This article concerns the Roman auxiliary regiments of the Principate period originally recruited in the western Alpine regions of the empire (for the central/eastern Alps, see Raetorum auxiliary cohorts). The cohortes Alpinorum ("cohorts of Alpini") came from Tres Alpes, the three small Roman provinces of the western Alps, Alpes Maritimae, Alpes Cottiae and Alpes Graiae. The cohortes Ligurum were originally raised from the Ligures people of Alpes Maritimae and Liguria regio of NW Italia.

== Introduction ==

=== Auxiliary unit nomenclature ===

Most regiments carried a number and a name (normally a peregrini tribal name) e.g. I Raetorum. A few regiments had no number. A confusing aspect of auxiliary unit nomenclature is that in some cases, more than one regiment can appear in the record with the same number and name e.g. there are two I Raetorum units attested in the 2nd century. In a few cases there is dispute as to whether it really is two distinct regiments, as opposed to the same regiment moving from one province to another or two detachments of the same regiment in different provinces at the same time. But in most cases, there is no doubt two separate regiments are involved. They can usually be distinguished by whether one is equitata or not, or has a c.R. title or not e.g. I Raetorum and I Raetorum c.R.

The explanation for duplicated names is that where more than one series of cohorts was raised from the same original tribe, numbering would start from 1 again, especially if the second series was raised by a different emperor. The same factor affected the numbering of legions.

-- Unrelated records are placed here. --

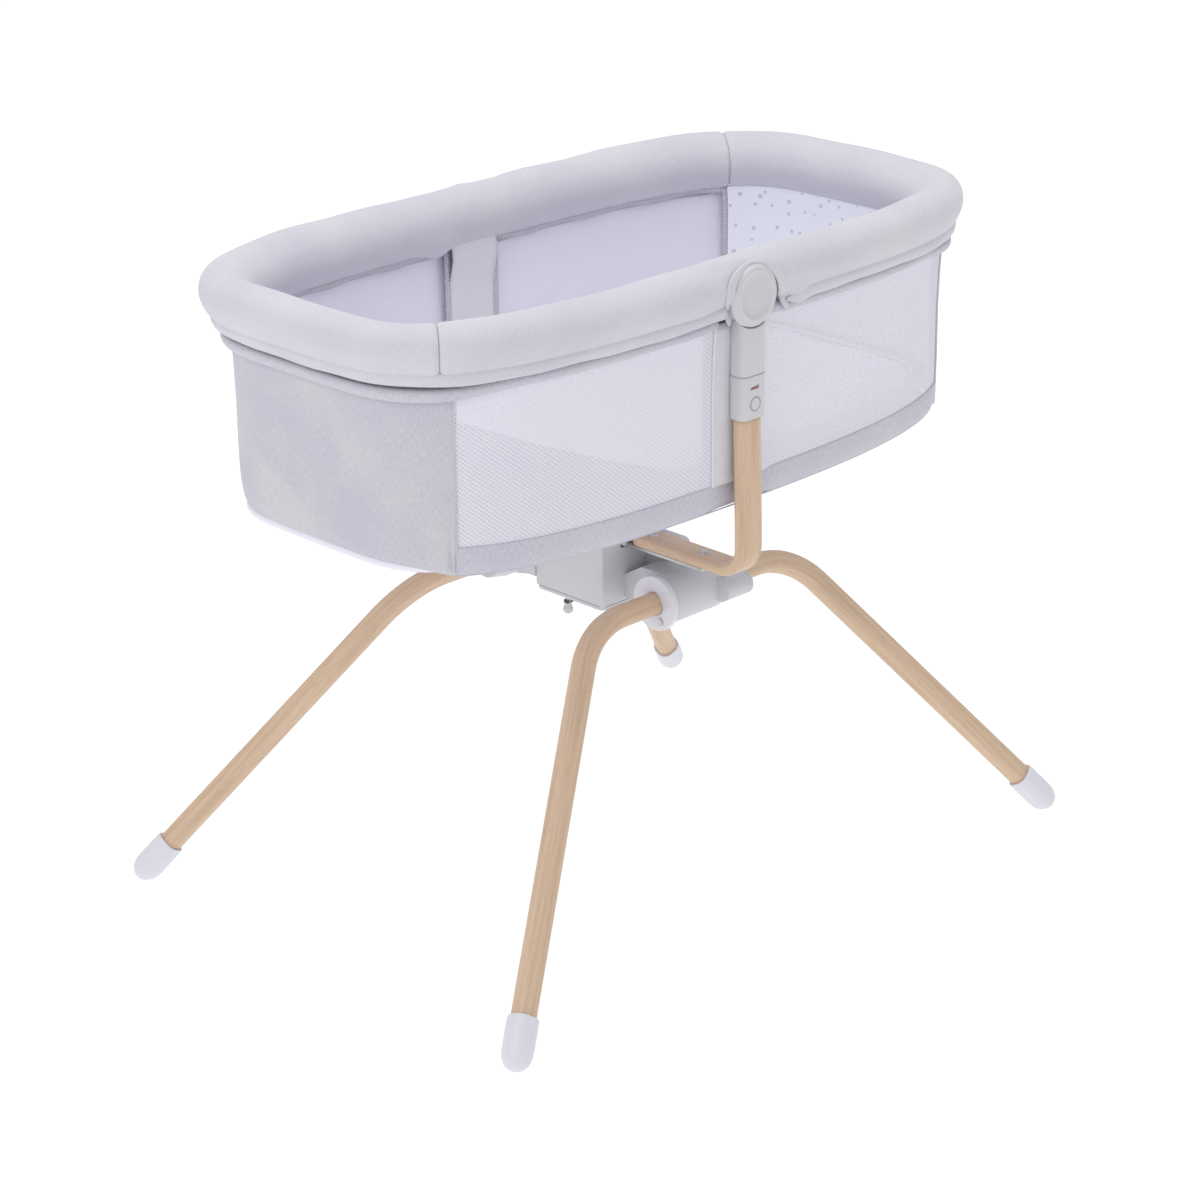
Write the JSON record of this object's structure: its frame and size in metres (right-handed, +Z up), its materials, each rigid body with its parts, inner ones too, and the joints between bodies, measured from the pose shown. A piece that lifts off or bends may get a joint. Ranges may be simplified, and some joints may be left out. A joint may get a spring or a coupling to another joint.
{
  "type": "bassinet on stand",
  "caption": "Lift-off fabric bassinet with mesh sides on two bentwood arms, a side-to-side glide box and a folding four-leg wooden stand.",
  "frame": {"origin": "on the floor, under the middle of the object's bounding box", "axes": "+X along the basket's length, +Y across it towards the side with no posted face in front view, +Z up"},
  "size_m": [0.924, 0.664, 0.7718],
  "materials": {
    "bentwood": "satin",
    "board": "matte",
    "grey_plastic": "satin",
    "foot_plastic": "satin",
    "black_plastic": "satin",
    "indicator": "gloss",
    "steel": "satin",
    "rim_fabric": "matte",
    "heather_fabric": "matte",
    "mesh_fabric": "matte",
    "dotted_liner": "matte",
    "floor_fabric": "matte",
    "mattress_cover": "matte"
  },
  "bodies": {
    "base": {"base_housing": "grey_plastic", "base_lid": "grey_plastic", "base_plate": "grey_plastic", "pivot_brackets": "steel", "upper_pins": "steel", "base_screws": "steel", "near_hinge_housing": "grey_plastic", "far_hinge_housing": "grey_plastic", "hinge_caps": "grey_plastic", "hinge_screws": "steel"},
    "glide_lock": {"lock_knob": "grey_plastic", "lock_lever": "black_plastic"},
    "near_leg_frame": {"near_axle": "steel", "near_collars": "grey_plastic", "near_left_leg": "bentwood", "near_right_leg": "bentwood", "near_left_foot": "foot_plastic", "near_right_foot": "foot_plastic", "near_leg_screws": "steel"},
    "far_leg_frame": {"far_axle": "steel", "far_collars": "grey_plastic", "far_left_leg": "bentwood", "far_right_leg": "bentwood", "far_left_foot": "foot_plastic", "far_right_foot": "foot_plastic", "far_leg_screws": "steel"},
    "near_link_pair": {"near_links": "steel", "near_link_shaft": "steel"},
    "far_link_pair": {"far_links": "steel", "far_link_shaft": "steel"},
    "carriage": {"carriage_frame": "steel", "arm_strap": "steel", "near_arm": "bentwood", "far_arm": "bentwood", "arm_bolts": "steel", "near_socket": "grey_plastic", "far_socket": "grey_plastic", "indicators": "indicator"},
    "near_release": {"near_button": "grey_plastic"},
    "far_release": {"far_button": "grey_plastic"},
    "basket": {"near_hub_arm": "grey_plastic", "far_hub_arm": "grey_plastic", "near_hub_housing": "grey_plastic", "far_hub_housing": "grey_plastic", "near_hub_disc": "grey_plastic", "far_hub_disc": "grey_plastic", "rim_tube_left": "steel", "rim_tube_right": "steel", "rim_pad_left": "rim_fabric", "rim_pad_right": "rim_fabric", "end_panel_left": "heather_fabric", "end_panel_right": "heather_fabric", "end_liners": "dotted_liner", "near_mesh": "mesh_fabric", "far_mesh": "mesh_fabric", "near_side_trim": "heather_fabric", "far_side_trim": "heather_fabric", "base_board": "board", "basket_floor": "floor_fabric", "mattress": "mattress_cover"}
  },
  "joints": [
    {"name": "near_leg_fold", "type": "hinge", "parent": "base", "child": "near_leg_frame", "pos_m": [0, -0.121, 0.352], "axis": [1, 0, 0], "range_deg": [0, 45]},
    {"name": "far_leg_fold", "type": "hinge", "parent": "base", "child": "far_leg_frame", "pos_m": [0, 0.121, 0.352], "axis": [-1, 0, 0], "range_deg": [0, 45]},
    {"name": "glide", "type": "hinge", "parent": "base", "child": "near_link_pair", "pos_m": [0, -0.022, 0.396], "axis": [1, 0, 0], "range_deg": [-20, 20]},
    {"name": "glide_far_link", "type": "hinge", "parent": "base", "child": "far_link_pair", "pos_m": [0, 0.022, 0.396], "axis": [1, 0, 0], "range_deg": [-20, 20]},
    {"name": "carriage_level", "type": "hinge", "parent": "near_link_pair", "child": "carriage", "pos_m": [0, -0.022, 0.346], "axis": [1, 0, 0], "range_deg": [-20, 20]},
    {"name": "glide_lock_turn", "type": "hinge", "parent": "base", "child": "glide_lock", "pos_m": [-0.045, 0.009, 0.32], "axis": [0, 0, 1], "range_deg": [0, 90]},
    {"name": "near_release_press", "type": "slide", "parent": "carriage", "child": "near_release", "axis": [0, 1, 0], "range_m": [0, 0.003], "stiffness_N_per_m": 400, "springref_m": -0.002},
    {"name": "far_release_press", "type": "slide", "parent": "carriage", "child": "far_release", "axis": [0, -1, 0], "range_m": [0, 0.003], "stiffness_N_per_m": 400, "springref_m": -0.002},
    {"name": "basket_lift_off", "type": "slide", "parent": "carriage", "child": "basket", "axis": [0, 0, 1], "range_m": [0, 0.12]}
  ],
  "couplings": [
    {"joint": "glide_far_link", "follows": "glide", "ratio": 1},
    {"joint": "carriage_level", "follows": "glide", "ratio": -1}
  ]
}
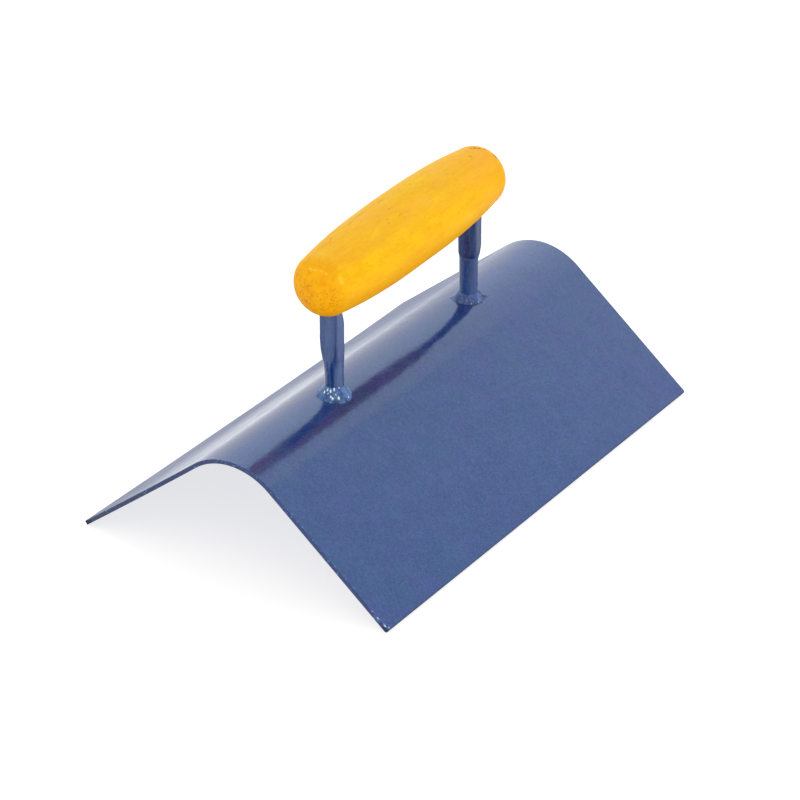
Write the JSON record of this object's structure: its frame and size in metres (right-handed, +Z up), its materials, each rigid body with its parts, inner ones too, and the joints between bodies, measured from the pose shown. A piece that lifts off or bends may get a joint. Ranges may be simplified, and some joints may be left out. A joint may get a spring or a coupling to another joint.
{
  "type": "concrete edger",
  "caption": "External-corner concrete edger: a bent steel sheet blade with a rounded ridge and two equal wings, welded steel posts on the ridge and a turned wooden handle.",
  "frame": {"origin": "centre of the footprint, on the plane that the blade's two long edges stand on", "axes": "+X along the ridge towards the rear post, +Y and -Y towards the two wings, +Z up towards the handle"},
  "size_m": [0.25, 0.1596, 0.1334],
  "materials": {
    "blade_paint": "blue glossy lacquer on steel sheet, slightly mottled, bare bright steel on the square-cut edges where it has chipped",
    "post_paint": "blue glossy lacquer on forged round bar",
    "weld_paint": "blue lacquer over a lumpy weld bead, with bright worn high spots",
    "handle_lacquer": "orange-yellow glossy lacquer over turned wood, small open pores showing through",
    "adhesive": "cured amber-grey adhesive, hidden inside the bores"
  },
  "bodies": {
    "root": {"blade": "blade_paint", "front_post": "post_paint", "rear_post": "post_paint", "front_weld": "weld_paint", "rear_weld": "weld_paint", "front_tang_adhesive": "adhesive", "rear_tang_adhesive": "adhesive", "handle": "handle_lacquer"}
  },
  "joints": []
}
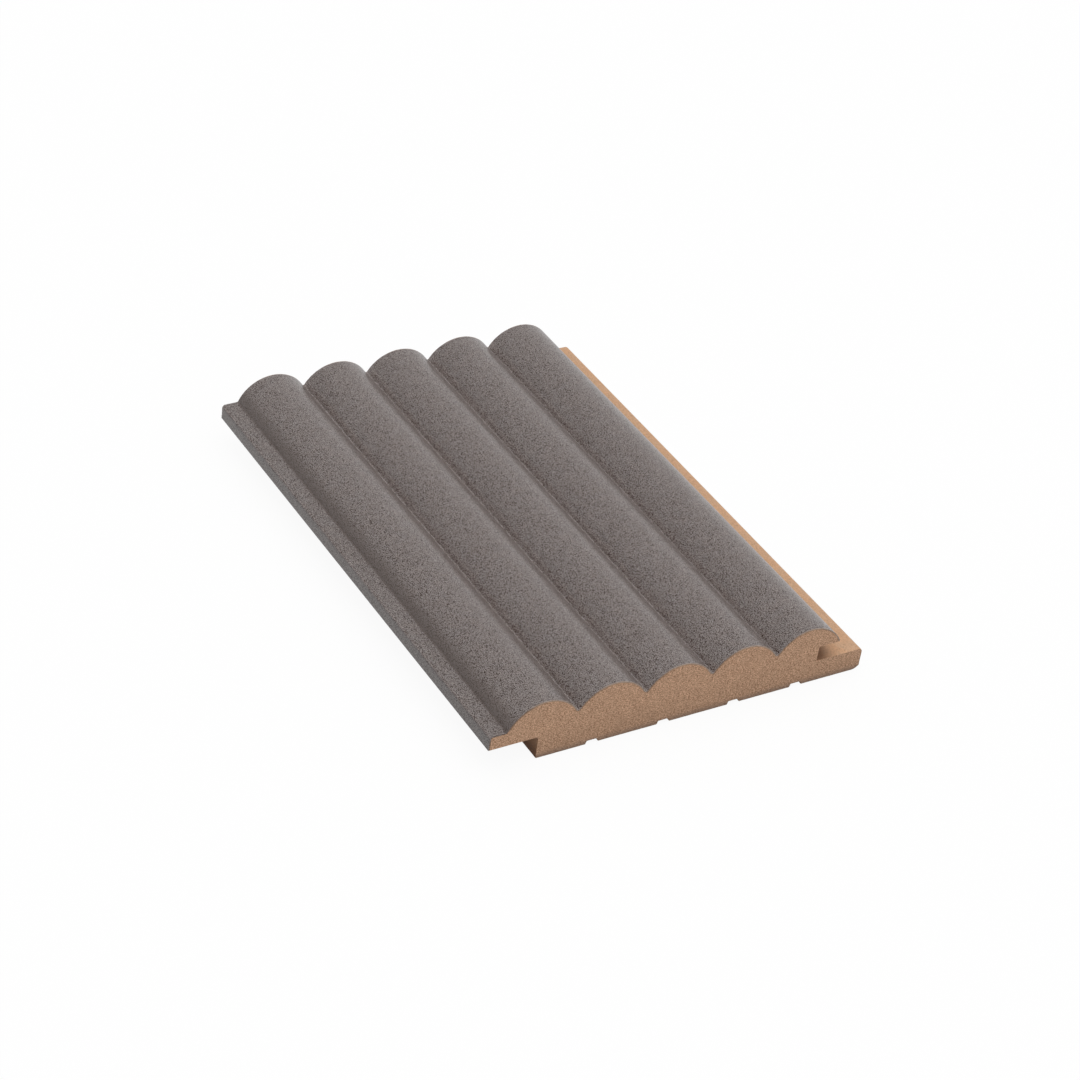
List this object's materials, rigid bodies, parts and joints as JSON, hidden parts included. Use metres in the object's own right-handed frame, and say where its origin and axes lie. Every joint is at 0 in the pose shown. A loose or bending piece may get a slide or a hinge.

=== Auxiliary unit types ===

There were three basic types of auxiliary regiment. (1) an ala (literally "wing") was a purely cavalry regiment of 480 horse. (2) a cohors ("cohort") was a purely infantry regiment of 480 foot. (3) a cohors equitata was a mixed infantry/cavalry regiment of 600 men (480 infantry, 120 cavalry). A minority of regiments were denoted milliaria which meant they were nominally double-strength: in practice 720 men for an ala milliaria, 800 for a cohors milliaria and 1,040 (800 inf/240 cav) for a cohors equitata milliaria. In addition, some regiments were denoted sagittaria (from sagitta, "arrow") meaning they were composed of archers.

=== The c.R. title ===

The honorific title civium Romanorum (c.R. for short) was normally awarded by the emperor for valour to an auxiliary regiment as a whole. The award would include the grant of Roman citizenship to all the regiment's men, but not to subsequent recruits to the regiment. The regiment, however, would retain the prestigious title in perpetuity. Until 212, only a minority of the empire's inhabitants (inc. all Italians) held full Roman citizenship. The rest were denoted peregrini, a second-class status. Since the legions admitted only citizens, peregrini could only enlist in the auxilia. Citizenship carried a number of tax and other privileges and was highly sought after. It could also be earned by serving the minimum 25-year term in the auxilia. In 212, all the inhabitants of the empire were granted full Roman citizenship and so the title became redundant.

=== Records ===

The literary evidence for auxiliary regiments is almost non-existent. Unlike for the legions, ancient Roman historians only rarely mention the auxilia at all, and never denote a specific unit. Knowledge of the auxilia is therefore dependent on inscriptions found bearing the regiment's name. Many of these are not datable (even roughly) and so are of limited value.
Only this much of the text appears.